------ PROVIDED MATERIAL ------

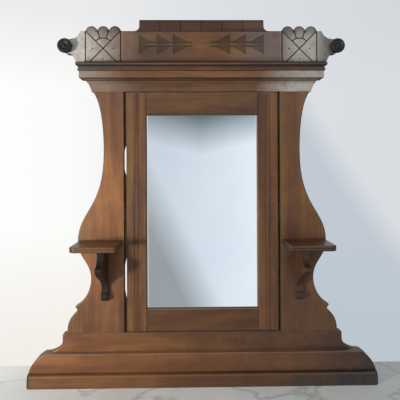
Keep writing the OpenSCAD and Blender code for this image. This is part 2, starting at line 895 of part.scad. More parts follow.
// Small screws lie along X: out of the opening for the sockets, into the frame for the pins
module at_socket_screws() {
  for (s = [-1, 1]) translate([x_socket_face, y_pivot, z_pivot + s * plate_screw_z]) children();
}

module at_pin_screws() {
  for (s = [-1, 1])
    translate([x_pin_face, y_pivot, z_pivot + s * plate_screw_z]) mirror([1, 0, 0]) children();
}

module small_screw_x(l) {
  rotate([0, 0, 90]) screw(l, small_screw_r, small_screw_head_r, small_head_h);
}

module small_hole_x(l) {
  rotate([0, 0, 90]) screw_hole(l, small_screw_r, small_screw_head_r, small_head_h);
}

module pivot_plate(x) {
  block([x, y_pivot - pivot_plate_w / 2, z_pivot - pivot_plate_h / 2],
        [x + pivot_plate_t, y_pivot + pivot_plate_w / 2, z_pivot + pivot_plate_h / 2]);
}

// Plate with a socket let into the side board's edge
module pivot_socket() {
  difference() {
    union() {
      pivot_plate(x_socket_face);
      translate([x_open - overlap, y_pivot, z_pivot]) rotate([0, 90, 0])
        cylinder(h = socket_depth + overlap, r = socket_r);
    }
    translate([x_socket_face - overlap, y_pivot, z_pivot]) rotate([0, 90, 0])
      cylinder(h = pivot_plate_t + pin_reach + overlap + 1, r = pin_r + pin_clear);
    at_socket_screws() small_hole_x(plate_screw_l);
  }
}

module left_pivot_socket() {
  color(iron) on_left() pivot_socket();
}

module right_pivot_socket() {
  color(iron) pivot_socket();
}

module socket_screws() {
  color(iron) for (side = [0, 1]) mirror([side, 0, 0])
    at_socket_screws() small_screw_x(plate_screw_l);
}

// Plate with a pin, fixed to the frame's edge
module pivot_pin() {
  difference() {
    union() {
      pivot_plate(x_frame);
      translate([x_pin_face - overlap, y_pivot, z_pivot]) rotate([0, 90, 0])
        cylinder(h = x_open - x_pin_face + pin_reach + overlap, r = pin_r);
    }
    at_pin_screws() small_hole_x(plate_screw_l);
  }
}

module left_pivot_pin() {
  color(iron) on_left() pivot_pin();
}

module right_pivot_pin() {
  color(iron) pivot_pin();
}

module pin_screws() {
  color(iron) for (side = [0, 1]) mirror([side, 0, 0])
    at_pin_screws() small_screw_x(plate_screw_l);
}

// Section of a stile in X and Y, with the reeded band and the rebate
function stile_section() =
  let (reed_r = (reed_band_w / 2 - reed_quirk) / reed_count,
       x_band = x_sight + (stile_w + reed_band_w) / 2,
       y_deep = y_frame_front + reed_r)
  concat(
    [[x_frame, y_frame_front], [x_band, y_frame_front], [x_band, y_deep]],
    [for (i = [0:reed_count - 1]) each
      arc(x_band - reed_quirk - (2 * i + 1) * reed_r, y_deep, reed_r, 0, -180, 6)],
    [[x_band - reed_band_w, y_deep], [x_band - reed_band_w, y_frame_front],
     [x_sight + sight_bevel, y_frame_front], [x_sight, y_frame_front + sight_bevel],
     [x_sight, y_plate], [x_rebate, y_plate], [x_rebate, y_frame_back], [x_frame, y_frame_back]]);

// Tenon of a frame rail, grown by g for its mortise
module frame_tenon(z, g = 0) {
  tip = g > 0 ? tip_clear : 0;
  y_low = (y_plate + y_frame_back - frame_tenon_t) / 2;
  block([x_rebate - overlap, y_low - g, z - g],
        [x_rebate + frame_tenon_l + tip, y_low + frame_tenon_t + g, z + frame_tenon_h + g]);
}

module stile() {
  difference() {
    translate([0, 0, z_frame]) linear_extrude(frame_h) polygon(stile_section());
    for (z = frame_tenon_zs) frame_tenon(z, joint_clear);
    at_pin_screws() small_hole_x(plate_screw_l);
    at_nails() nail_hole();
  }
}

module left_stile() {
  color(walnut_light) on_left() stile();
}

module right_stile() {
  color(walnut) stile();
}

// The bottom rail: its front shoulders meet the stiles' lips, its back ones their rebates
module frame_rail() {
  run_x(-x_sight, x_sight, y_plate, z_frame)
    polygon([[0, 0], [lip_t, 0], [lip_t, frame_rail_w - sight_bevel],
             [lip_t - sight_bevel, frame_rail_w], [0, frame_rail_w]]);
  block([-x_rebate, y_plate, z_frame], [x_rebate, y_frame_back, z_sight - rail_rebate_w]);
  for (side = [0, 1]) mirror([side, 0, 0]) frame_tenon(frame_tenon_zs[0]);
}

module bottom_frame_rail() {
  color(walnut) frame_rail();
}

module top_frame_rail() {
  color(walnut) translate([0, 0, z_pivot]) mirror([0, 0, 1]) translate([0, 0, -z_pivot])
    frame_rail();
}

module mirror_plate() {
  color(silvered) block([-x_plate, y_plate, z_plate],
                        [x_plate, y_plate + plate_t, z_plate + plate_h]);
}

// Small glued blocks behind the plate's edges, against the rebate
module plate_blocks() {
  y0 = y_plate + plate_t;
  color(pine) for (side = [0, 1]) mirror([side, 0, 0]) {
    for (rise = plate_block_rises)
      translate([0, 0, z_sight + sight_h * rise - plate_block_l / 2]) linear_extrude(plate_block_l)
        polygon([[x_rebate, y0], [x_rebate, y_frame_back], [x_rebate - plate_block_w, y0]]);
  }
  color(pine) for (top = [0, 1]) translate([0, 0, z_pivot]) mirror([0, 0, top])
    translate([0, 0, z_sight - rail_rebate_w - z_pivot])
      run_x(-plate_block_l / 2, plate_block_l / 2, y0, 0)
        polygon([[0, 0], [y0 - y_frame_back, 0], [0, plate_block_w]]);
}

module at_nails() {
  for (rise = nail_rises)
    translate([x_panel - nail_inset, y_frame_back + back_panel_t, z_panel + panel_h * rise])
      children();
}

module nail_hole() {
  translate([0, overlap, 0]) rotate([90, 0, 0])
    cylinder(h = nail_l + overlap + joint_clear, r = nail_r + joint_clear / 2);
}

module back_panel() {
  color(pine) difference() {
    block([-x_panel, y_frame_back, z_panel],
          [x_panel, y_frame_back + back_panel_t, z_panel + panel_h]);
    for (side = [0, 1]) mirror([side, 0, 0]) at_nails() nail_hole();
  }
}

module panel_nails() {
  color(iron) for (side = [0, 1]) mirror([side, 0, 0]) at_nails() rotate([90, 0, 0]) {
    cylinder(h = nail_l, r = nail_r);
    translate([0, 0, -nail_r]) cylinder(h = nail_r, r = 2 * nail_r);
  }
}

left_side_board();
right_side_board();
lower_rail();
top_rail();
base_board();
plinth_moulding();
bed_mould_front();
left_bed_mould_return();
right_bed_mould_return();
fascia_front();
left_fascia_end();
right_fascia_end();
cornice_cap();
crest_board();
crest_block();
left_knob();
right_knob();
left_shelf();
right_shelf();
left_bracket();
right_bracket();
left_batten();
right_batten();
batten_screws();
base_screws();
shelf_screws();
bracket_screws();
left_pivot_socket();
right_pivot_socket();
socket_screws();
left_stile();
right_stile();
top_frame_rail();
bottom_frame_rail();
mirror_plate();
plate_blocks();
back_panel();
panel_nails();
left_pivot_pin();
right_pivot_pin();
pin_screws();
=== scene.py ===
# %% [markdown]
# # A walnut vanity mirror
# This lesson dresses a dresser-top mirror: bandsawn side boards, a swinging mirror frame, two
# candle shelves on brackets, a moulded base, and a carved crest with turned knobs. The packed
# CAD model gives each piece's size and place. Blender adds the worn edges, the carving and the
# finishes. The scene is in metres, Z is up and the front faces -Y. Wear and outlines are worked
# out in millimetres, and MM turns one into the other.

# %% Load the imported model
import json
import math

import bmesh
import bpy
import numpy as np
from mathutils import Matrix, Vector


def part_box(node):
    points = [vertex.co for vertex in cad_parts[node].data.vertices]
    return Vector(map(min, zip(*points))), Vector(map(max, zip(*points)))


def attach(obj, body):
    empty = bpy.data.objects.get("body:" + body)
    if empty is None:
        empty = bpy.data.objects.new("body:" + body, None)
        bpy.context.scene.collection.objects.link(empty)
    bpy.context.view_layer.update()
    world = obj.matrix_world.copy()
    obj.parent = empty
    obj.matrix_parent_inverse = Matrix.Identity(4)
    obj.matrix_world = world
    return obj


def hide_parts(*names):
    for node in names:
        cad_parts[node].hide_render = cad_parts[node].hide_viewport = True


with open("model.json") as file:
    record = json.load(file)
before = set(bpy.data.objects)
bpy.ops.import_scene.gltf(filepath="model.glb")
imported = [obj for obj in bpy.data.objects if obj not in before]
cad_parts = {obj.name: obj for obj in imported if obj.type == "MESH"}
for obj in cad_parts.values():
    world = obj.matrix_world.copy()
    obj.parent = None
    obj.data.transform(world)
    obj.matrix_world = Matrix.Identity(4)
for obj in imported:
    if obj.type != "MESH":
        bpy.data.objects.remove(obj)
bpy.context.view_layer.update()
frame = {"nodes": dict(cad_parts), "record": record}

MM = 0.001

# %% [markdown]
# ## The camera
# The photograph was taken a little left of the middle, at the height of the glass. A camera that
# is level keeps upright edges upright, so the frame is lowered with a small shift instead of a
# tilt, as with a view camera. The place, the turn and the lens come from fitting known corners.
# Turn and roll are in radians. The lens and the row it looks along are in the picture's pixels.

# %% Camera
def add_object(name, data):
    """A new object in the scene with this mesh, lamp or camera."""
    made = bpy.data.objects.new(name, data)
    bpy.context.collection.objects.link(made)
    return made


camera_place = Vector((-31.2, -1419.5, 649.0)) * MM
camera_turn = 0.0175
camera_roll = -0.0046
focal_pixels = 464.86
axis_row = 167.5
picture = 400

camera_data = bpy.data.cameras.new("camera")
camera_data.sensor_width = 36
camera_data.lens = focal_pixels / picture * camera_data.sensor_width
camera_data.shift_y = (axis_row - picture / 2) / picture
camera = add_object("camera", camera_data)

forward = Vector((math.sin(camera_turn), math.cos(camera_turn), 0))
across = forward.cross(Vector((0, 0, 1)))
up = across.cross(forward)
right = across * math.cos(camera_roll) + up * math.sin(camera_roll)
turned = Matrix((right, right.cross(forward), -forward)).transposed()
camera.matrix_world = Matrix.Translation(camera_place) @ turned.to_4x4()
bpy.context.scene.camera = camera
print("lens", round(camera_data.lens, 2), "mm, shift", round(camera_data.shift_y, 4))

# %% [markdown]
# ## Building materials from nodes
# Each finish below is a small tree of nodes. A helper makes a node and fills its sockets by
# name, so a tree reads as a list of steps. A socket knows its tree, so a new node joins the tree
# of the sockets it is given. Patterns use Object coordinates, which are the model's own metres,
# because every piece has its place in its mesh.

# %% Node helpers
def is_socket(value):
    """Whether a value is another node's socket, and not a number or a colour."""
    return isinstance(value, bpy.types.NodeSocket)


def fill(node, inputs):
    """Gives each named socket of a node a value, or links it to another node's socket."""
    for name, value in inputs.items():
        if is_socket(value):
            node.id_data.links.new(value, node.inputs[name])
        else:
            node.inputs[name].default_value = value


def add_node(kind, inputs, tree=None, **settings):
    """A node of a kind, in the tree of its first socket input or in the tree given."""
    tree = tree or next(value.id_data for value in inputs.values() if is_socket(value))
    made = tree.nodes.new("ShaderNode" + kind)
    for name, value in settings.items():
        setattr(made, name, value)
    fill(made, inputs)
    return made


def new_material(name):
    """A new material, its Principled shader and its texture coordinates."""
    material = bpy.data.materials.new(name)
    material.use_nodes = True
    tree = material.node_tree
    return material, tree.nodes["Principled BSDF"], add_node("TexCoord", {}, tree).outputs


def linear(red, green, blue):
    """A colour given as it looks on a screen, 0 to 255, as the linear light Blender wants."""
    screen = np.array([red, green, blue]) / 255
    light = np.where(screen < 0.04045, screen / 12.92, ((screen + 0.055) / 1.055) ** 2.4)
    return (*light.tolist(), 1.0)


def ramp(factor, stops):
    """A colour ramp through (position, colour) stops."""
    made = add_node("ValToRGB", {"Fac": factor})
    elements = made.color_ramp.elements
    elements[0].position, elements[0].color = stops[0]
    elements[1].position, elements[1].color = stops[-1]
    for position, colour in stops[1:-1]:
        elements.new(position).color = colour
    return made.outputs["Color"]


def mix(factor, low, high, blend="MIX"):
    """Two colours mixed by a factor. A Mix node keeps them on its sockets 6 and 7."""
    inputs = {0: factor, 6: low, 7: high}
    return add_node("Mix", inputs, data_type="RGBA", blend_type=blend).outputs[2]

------

- OBJECTIVE
Quote exactly the lines running from the line with "left_side_board();" through the line with "zip(*points))), Vector(map(max, zip(*points)))", both ends included, and nothing more.

- ANSWER FOR THE TASK
left_side_board();
right_side_board();
lower_rail();
top_rail();
base_board();
plinth_moulding();
bed_mould_front();
left_bed_mould_return();
right_bed_mould_return();
fascia_front();
left_fascia_end();
right_fascia_end();
cornice_cap();
crest_board();
crest_block();
left_knob();
right_knob();
left_shelf();
right_shelf();
left_bracket();
right_bracket();
left_batten();
right_batten();
batten_screws();
base_screws();
shelf_screws();
bracket_screws();
left_pivot_socket();
right_pivot_socket();
socket_screws();
left_stile();
right_stile();
top_frame_rail();
bottom_frame_rail();
mirror_plate();
plate_blocks();
back_panel();
panel_nails();
left_pivot_pin();
right_pivot_pin();
pin_screws();
=== scene.py ===
# %% [markdown]
# # A walnut vanity mirror
# This lesson dresses a dresser-top mirror: bandsawn side boards, a swinging mirror frame, two
# candle shelves on brackets, a moulded base, and a carved crest with turned knobs. The packed
# CAD model gives each piece's size and place. Blender adds the worn edges, the carving and the
# finishes. The scene is in metres, Z is up and the front faces -Y. Wear and outlines are worked
# out in millimetres, and MM turns one into the other.

# %% Load the imported model
import json
import math

import bmesh
import bpy
import numpy as np
from mathutils import Matrix, Vector


def part_box(node):
    points = [vertex.co for vertex in cad_parts[node].data.vertices]
    return Vector(map(min, zip(*points))), Vector(map(max, zip(*points)))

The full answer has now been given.